Source excerpt:
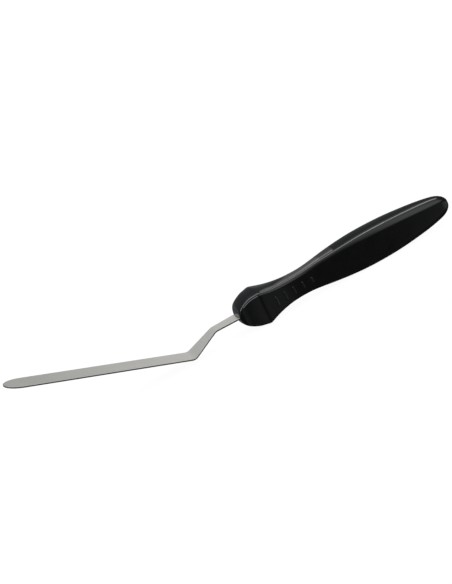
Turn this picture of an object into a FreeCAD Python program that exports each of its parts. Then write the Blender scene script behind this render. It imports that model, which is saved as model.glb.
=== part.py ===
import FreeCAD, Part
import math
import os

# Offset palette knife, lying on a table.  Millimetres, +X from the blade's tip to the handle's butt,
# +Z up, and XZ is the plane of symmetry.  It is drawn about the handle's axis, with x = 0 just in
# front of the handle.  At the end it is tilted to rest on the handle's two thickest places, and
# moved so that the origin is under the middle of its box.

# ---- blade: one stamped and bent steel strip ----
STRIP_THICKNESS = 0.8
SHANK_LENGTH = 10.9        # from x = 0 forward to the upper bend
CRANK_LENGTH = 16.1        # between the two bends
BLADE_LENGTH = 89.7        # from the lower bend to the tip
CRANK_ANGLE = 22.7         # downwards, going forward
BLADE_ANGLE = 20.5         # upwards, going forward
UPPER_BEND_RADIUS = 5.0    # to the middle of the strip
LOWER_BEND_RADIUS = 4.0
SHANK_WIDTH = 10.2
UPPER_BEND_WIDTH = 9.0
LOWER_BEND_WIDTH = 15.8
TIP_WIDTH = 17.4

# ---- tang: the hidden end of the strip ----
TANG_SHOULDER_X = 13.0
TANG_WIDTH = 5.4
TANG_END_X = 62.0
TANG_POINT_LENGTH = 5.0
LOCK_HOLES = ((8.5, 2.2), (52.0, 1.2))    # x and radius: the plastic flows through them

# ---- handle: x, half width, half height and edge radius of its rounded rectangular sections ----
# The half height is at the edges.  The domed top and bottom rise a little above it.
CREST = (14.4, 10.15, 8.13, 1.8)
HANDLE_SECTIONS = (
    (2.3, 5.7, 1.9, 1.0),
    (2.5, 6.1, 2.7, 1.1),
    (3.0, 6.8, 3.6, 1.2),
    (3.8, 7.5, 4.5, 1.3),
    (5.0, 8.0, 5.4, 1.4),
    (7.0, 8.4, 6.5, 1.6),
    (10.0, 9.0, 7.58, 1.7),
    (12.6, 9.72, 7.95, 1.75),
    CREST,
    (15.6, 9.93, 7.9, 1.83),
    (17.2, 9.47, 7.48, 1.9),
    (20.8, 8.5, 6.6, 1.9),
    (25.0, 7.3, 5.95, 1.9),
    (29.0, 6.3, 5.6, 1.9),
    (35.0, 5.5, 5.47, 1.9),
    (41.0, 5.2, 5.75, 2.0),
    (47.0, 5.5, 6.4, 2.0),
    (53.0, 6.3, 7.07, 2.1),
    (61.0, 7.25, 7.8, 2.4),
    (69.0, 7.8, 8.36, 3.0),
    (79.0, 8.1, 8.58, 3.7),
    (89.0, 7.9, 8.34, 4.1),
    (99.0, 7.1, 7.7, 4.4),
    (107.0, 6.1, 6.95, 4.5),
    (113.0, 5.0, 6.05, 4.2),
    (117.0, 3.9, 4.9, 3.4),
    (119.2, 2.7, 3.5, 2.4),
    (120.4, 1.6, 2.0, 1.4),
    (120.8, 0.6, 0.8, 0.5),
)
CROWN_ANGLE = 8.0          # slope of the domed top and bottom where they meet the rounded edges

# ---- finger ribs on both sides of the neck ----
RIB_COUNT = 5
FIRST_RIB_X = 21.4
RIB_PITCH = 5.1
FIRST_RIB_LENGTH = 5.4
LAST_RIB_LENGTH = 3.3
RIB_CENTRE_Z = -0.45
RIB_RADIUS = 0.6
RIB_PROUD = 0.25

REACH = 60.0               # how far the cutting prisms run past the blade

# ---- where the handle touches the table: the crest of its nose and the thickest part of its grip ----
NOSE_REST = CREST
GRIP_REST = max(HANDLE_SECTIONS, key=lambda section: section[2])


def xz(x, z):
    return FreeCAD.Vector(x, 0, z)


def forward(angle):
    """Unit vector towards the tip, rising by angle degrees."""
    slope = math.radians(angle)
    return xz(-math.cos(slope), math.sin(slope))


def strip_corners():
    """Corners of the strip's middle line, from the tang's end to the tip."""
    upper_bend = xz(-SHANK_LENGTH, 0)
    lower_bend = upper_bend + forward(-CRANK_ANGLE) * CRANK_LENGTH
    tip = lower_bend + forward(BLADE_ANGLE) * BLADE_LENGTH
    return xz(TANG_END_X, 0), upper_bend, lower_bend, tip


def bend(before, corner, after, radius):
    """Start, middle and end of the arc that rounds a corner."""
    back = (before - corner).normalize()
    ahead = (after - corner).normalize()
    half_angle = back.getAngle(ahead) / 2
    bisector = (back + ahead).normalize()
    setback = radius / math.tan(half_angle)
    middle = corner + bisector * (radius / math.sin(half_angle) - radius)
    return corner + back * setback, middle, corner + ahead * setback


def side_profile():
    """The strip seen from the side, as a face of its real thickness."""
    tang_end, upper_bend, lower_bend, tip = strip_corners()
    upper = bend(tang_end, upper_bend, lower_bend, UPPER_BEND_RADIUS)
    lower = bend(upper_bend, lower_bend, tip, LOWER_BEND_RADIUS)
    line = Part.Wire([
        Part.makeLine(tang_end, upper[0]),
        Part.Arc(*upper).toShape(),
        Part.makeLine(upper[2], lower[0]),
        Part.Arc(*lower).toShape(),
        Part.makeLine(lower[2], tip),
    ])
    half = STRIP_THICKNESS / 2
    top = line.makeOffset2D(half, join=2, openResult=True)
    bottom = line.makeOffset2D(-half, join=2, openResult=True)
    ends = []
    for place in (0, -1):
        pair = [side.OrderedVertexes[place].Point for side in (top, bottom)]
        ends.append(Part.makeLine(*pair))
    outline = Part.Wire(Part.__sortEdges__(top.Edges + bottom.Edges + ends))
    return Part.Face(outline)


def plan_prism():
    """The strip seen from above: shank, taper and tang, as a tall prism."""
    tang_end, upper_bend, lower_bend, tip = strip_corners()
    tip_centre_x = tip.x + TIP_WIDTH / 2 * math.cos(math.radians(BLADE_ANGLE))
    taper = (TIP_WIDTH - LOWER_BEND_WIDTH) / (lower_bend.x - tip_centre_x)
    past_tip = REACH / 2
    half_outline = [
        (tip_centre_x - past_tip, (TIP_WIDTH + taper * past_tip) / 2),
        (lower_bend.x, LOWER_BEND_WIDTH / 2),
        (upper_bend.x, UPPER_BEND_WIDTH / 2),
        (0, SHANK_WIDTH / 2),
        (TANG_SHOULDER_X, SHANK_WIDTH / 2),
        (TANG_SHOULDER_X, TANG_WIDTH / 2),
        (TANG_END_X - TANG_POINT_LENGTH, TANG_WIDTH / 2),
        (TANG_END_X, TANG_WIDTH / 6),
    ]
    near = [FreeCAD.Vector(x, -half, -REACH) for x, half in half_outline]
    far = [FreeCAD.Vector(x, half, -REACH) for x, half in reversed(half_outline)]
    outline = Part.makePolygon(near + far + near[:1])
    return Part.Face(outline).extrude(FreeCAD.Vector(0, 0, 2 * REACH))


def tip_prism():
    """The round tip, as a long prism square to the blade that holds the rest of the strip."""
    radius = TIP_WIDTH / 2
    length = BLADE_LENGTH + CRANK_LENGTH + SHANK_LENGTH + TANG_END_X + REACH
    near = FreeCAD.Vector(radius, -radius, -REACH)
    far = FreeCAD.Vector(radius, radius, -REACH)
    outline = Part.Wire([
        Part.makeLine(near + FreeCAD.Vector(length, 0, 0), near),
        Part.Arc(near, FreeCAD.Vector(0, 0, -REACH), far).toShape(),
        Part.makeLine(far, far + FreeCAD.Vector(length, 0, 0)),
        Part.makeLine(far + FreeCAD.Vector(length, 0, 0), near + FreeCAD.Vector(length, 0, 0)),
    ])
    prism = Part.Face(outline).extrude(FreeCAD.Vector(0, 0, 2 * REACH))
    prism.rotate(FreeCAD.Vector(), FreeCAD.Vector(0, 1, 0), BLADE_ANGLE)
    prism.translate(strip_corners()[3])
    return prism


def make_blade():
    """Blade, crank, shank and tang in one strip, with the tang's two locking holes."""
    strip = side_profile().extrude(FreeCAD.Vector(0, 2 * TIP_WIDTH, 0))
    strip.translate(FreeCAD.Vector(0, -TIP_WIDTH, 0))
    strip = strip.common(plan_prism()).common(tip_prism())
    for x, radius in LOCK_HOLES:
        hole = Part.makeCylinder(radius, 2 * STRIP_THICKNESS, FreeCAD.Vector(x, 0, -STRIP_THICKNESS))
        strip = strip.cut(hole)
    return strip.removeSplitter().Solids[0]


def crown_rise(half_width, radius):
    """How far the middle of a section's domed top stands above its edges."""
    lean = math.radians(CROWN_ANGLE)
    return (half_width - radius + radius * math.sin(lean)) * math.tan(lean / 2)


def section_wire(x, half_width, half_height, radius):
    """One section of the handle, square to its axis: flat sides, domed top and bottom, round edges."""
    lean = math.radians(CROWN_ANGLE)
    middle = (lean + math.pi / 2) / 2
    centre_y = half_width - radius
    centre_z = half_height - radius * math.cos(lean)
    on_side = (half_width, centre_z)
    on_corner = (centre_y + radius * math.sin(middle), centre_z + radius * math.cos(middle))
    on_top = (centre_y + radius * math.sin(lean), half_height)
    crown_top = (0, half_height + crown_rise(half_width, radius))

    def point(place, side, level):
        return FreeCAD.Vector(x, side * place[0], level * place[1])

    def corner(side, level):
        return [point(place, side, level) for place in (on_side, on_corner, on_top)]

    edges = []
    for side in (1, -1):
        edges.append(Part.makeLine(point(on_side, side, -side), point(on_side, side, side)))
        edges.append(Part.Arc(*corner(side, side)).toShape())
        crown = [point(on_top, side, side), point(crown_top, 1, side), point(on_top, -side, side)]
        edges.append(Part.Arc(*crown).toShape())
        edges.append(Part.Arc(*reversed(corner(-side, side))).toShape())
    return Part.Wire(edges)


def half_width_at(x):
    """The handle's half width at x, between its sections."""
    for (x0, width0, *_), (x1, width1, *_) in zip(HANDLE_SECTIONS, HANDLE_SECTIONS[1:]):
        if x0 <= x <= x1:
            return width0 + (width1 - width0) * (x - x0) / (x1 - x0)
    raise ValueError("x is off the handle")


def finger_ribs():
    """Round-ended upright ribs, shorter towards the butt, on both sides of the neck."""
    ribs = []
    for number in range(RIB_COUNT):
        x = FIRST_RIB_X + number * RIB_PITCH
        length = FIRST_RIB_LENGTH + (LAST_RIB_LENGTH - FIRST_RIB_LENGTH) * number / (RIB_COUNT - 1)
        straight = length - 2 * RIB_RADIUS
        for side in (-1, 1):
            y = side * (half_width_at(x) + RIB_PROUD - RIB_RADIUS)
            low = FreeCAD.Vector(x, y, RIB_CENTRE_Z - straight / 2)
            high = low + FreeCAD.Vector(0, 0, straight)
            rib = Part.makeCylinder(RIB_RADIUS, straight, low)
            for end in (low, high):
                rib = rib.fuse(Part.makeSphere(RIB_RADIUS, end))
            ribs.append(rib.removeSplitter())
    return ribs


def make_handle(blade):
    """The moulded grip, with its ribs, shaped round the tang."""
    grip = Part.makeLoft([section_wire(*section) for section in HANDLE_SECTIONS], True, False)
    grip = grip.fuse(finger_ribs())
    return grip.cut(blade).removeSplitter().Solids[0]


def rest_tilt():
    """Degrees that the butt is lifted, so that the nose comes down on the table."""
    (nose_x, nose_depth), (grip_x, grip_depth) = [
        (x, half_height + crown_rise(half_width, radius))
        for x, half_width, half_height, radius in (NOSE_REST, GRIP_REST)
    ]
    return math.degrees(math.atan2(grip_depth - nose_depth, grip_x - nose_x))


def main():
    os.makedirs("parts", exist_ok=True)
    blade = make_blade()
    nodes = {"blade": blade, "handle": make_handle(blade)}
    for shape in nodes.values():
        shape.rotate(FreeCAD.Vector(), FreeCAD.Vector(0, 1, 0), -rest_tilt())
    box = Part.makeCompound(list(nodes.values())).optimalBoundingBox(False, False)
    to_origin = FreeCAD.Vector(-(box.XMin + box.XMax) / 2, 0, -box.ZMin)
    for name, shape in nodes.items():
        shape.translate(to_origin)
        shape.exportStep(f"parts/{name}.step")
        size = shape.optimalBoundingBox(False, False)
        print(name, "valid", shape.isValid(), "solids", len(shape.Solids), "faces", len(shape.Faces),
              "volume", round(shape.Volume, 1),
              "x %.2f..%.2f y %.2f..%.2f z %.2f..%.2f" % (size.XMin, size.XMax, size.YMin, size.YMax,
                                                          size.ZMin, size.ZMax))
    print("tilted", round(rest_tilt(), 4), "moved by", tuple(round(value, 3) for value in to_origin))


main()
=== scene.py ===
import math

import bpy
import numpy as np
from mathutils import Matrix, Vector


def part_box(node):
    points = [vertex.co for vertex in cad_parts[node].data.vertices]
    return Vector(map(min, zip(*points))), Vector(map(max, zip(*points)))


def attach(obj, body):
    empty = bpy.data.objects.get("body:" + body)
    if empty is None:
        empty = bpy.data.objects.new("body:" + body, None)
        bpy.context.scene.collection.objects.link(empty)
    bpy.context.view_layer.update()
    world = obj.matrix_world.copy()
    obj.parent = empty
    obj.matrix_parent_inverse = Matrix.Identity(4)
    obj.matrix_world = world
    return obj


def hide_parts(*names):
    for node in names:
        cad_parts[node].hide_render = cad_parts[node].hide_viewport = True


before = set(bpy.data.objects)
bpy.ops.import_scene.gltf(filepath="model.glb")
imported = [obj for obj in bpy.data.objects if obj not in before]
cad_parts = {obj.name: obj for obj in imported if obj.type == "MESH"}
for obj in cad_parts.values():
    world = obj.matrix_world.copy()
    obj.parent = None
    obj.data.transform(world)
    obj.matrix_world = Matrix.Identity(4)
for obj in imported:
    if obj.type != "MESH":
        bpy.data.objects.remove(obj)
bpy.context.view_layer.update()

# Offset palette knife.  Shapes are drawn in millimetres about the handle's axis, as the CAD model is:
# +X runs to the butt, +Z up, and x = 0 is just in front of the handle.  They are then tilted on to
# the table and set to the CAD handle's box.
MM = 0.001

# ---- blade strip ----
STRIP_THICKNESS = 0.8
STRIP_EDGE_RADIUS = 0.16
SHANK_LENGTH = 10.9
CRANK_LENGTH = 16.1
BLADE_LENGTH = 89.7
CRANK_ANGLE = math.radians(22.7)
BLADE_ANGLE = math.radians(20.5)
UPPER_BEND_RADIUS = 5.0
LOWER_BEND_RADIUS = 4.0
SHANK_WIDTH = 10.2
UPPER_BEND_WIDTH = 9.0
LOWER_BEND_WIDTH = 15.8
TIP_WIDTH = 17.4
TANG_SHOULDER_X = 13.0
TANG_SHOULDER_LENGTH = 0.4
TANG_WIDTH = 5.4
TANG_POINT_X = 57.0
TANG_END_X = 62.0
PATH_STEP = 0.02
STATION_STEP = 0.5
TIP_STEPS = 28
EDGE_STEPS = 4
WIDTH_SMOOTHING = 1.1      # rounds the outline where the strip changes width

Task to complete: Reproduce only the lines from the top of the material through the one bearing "# moved so that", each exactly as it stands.

Result:
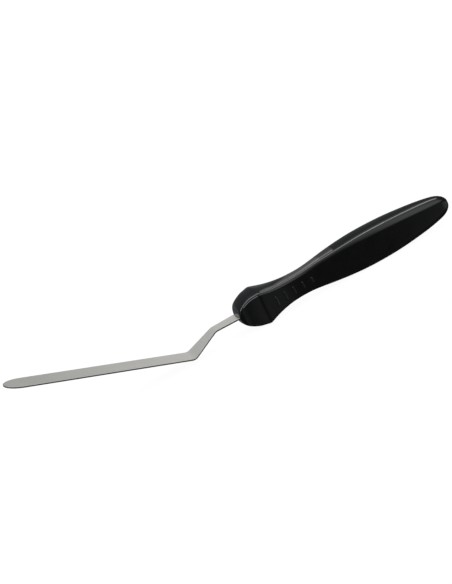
Turn this picture of an object into a FreeCAD Python program that exports each of its parts. Then write the Blender scene script behind this render. It imports that model, which is saved as model.glb.
=== part.py ===
import FreeCAD, Part
import math
import os

# Offset palette knife, lying on a table.  Millimetres, +X from the blade's tip to the handle's butt,
# +Z up, and XZ is the plane of symmetry.  It is drawn about the handle's axis, with x = 0 just in
# front of the handle.  At the end it is tilted to rest on the handle's two thickest places, and
# moved so that the origin is under the middle of its box.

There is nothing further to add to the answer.